--- The exercise ---
Give back exactly the lines running from the line that holds "cad_parts[obj.name] = obj" through the line that holds "for member in", ends included, and no other lines.

--- Data segment ---

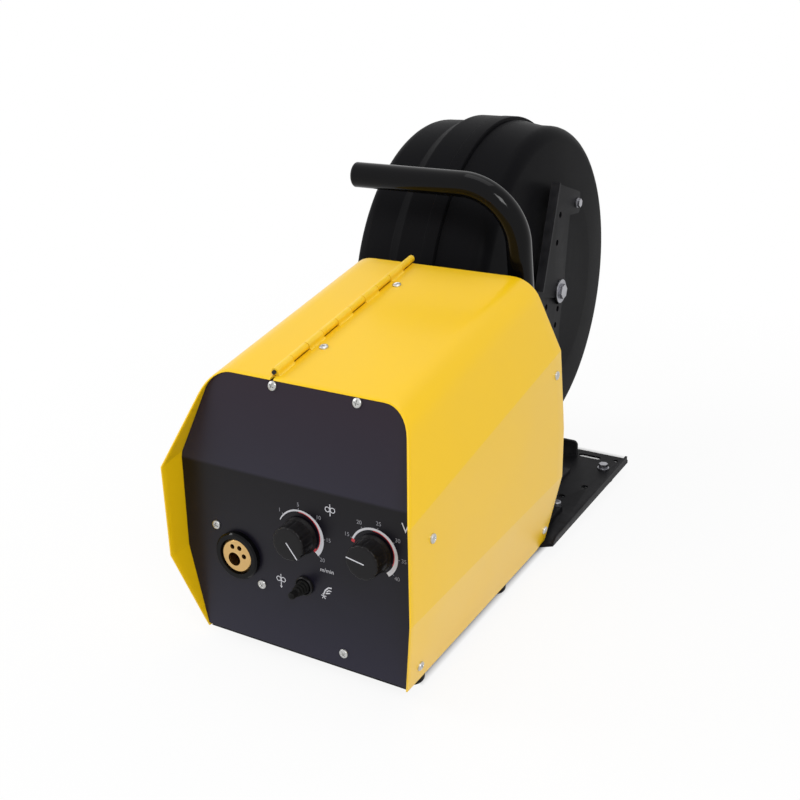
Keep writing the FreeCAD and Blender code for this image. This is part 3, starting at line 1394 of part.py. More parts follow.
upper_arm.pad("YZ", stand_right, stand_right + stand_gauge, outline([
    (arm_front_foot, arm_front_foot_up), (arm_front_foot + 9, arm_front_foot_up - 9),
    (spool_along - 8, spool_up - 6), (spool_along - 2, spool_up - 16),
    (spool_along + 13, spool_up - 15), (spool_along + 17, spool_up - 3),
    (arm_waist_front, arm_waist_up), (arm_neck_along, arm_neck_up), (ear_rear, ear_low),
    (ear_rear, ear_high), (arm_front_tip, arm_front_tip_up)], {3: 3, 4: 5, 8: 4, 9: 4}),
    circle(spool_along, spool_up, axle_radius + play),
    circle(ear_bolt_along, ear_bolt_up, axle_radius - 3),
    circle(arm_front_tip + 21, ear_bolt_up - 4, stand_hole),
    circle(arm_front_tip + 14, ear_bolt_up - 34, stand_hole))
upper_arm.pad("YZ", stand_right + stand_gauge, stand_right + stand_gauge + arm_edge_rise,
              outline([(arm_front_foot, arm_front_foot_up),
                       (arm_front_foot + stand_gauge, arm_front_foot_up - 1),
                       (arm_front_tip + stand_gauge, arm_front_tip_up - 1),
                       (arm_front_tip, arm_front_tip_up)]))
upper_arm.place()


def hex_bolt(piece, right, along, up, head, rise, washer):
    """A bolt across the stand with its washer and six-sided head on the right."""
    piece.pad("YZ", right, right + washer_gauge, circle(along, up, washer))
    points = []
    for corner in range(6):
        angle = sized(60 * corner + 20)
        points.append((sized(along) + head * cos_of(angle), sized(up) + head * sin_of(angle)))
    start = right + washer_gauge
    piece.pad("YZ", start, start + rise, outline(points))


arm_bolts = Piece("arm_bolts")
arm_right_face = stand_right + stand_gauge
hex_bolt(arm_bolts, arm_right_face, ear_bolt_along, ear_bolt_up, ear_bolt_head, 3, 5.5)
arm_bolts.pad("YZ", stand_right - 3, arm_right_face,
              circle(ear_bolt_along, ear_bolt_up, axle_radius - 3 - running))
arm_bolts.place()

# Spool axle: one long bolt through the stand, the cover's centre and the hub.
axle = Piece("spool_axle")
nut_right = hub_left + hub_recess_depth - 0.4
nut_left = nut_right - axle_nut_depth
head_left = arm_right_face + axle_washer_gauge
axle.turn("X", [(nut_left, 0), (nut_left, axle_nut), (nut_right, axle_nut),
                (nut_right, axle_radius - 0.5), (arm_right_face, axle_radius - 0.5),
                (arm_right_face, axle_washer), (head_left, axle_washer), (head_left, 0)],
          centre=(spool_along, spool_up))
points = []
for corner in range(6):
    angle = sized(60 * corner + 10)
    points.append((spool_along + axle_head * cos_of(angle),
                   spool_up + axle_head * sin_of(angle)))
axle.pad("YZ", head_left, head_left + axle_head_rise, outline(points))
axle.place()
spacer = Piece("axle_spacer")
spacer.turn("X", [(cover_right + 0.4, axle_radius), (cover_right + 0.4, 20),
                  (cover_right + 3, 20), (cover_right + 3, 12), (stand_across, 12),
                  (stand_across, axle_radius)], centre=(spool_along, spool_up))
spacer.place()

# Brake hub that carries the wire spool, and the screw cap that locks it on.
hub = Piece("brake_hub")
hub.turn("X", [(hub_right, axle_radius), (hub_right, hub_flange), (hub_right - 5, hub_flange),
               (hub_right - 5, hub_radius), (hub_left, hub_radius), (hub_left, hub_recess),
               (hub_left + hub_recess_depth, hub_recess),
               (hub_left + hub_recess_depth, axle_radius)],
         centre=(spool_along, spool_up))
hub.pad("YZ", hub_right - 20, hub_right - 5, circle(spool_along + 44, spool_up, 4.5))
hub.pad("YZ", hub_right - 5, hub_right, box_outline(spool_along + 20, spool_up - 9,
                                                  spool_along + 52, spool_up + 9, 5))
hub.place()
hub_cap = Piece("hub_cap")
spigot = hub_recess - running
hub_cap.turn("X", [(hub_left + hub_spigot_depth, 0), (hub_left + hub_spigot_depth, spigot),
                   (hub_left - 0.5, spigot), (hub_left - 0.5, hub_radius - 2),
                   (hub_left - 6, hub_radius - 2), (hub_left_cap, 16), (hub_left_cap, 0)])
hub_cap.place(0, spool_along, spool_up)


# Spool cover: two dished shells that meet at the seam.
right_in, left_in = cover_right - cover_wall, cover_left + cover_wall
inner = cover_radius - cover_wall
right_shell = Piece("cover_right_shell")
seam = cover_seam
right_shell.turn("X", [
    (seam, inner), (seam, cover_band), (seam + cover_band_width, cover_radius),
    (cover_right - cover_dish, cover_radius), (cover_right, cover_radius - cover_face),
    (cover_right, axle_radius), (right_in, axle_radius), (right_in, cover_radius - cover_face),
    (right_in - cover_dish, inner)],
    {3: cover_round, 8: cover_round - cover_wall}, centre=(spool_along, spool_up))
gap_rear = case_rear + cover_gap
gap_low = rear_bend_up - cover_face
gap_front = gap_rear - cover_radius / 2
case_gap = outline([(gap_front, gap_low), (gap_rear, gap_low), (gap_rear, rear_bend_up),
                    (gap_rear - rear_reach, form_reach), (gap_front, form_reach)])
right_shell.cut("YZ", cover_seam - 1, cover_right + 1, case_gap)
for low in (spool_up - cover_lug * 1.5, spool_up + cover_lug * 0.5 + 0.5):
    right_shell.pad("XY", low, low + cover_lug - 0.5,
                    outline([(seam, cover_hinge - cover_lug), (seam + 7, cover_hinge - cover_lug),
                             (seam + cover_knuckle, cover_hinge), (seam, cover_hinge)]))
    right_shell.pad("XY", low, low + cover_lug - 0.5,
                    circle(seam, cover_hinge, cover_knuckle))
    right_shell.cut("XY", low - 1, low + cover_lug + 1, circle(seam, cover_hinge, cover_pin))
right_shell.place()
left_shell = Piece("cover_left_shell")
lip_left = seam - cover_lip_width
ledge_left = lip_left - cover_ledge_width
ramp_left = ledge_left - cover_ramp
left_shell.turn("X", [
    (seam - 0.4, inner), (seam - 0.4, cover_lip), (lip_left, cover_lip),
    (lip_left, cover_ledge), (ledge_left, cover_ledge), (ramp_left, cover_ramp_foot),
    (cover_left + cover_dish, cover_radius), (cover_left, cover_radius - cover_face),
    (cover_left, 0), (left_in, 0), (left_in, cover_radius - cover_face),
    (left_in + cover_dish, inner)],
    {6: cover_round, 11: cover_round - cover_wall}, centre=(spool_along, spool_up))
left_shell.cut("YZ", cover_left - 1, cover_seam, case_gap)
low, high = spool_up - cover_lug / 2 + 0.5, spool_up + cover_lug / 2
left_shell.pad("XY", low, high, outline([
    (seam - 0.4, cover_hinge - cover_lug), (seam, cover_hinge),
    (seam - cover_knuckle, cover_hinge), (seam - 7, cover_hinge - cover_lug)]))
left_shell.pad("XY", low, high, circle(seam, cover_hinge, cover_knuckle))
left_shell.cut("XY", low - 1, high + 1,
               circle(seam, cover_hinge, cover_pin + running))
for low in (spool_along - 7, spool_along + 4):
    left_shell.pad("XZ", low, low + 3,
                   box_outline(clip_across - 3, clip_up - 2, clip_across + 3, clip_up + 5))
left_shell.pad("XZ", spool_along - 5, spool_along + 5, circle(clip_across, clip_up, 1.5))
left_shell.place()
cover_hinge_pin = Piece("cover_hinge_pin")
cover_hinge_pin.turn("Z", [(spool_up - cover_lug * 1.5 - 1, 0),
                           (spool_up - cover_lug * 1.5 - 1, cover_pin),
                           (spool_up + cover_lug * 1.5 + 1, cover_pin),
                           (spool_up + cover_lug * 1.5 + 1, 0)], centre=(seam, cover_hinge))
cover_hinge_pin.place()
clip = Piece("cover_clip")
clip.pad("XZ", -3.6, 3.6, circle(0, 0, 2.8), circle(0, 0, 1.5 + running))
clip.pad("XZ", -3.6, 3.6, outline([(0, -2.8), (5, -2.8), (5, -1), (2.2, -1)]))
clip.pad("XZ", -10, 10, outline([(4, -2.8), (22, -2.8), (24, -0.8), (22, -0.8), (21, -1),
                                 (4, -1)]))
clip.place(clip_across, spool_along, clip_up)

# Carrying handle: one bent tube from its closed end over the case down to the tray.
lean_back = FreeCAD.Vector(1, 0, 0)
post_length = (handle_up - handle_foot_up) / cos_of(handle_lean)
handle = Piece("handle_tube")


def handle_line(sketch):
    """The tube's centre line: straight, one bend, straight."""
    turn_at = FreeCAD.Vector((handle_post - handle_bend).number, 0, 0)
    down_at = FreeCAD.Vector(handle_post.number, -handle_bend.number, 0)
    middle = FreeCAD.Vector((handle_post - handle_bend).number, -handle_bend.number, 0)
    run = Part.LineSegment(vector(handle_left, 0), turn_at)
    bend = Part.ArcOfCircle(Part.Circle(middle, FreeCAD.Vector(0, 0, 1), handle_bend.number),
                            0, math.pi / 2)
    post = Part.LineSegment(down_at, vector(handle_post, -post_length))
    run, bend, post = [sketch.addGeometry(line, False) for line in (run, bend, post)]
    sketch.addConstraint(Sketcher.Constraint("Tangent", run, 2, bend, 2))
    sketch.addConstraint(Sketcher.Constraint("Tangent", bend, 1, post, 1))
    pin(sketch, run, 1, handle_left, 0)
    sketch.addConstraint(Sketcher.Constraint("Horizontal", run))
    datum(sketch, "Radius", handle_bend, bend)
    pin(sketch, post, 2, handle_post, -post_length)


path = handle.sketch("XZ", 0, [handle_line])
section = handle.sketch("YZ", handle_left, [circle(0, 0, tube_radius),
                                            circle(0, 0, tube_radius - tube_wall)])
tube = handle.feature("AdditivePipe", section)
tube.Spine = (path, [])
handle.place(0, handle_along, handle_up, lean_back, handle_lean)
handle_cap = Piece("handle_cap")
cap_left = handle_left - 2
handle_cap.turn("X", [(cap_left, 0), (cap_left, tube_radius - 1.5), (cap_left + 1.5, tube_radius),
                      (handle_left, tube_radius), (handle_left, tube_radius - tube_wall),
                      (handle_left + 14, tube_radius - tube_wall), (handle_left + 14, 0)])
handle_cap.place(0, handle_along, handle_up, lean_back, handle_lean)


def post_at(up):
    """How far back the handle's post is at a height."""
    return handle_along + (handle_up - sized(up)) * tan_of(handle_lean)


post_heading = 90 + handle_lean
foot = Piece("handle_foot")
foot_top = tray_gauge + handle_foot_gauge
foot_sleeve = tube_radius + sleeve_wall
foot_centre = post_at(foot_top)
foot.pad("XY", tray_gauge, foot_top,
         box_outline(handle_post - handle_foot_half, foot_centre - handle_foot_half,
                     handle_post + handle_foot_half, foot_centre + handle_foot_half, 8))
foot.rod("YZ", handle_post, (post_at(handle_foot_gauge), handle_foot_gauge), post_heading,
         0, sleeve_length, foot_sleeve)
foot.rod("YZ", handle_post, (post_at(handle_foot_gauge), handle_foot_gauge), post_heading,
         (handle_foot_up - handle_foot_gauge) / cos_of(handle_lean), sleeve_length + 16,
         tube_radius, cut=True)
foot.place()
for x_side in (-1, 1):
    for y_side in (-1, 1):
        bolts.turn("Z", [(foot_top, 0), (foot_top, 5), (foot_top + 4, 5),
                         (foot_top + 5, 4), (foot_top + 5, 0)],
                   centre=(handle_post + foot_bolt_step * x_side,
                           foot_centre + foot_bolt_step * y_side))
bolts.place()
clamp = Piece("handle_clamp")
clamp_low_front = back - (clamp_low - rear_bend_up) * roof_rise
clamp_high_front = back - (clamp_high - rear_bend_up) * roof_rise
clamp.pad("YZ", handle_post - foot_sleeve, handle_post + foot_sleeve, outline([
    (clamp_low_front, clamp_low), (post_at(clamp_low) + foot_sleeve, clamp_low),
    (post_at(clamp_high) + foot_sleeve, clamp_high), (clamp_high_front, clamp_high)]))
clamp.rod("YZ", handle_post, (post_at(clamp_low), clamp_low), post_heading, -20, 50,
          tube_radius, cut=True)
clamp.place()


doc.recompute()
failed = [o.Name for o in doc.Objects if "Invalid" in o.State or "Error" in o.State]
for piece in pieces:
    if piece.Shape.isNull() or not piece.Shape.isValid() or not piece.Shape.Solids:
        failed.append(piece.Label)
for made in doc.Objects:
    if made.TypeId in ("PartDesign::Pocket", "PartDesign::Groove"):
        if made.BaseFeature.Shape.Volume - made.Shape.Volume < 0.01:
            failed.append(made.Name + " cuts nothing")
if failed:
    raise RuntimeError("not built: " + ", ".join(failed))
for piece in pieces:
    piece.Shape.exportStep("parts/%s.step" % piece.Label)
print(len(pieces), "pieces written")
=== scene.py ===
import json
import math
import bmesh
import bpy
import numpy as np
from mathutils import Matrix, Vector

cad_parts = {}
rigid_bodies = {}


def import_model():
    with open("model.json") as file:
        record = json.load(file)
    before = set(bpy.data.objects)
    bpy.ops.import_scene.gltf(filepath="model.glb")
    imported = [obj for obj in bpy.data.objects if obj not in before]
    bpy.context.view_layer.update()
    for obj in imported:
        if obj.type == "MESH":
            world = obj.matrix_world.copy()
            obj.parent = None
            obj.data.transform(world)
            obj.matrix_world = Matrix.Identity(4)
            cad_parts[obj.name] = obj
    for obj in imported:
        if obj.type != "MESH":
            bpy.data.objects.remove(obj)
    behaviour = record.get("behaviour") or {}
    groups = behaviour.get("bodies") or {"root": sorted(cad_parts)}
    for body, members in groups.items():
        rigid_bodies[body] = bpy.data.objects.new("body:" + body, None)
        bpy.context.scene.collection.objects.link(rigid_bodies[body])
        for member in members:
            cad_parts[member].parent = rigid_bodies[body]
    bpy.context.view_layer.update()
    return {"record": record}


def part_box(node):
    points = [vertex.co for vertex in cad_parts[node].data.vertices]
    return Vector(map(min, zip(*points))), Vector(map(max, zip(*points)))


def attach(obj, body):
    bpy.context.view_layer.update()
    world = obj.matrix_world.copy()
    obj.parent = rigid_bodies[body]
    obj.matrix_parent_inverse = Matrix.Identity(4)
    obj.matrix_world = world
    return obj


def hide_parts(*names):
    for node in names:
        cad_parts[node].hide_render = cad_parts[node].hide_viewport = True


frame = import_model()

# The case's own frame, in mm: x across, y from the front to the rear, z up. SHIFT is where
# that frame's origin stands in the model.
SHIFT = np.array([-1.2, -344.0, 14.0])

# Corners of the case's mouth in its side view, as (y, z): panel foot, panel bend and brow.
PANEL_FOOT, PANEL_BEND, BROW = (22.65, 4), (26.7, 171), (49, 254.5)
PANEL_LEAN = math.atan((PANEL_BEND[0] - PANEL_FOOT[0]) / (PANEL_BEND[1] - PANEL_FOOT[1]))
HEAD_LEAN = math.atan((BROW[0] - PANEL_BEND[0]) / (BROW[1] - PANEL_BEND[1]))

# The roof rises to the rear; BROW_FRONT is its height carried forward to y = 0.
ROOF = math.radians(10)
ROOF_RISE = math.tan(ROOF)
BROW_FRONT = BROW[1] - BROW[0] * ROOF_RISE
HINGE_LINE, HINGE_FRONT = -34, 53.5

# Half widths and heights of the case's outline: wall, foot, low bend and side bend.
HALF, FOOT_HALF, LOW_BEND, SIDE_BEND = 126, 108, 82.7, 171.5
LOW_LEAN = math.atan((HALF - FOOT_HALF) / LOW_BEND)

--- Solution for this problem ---
            cad_parts[obj.name] = obj
    for obj in imported:
        if obj.type != "MESH":
            bpy.data.objects.remove(obj)
    behaviour = record.get("behaviour") or {}
    groups = behaviour.get("bodies") or {"root": sorted(cad_parts)}
    for body, members in groups.items():
        rigid_bodies[body] = bpy.data.objects.new("body:" + body, None)
        bpy.context.scene.collection.objects.link(rigid_bodies[body])
        for member in members:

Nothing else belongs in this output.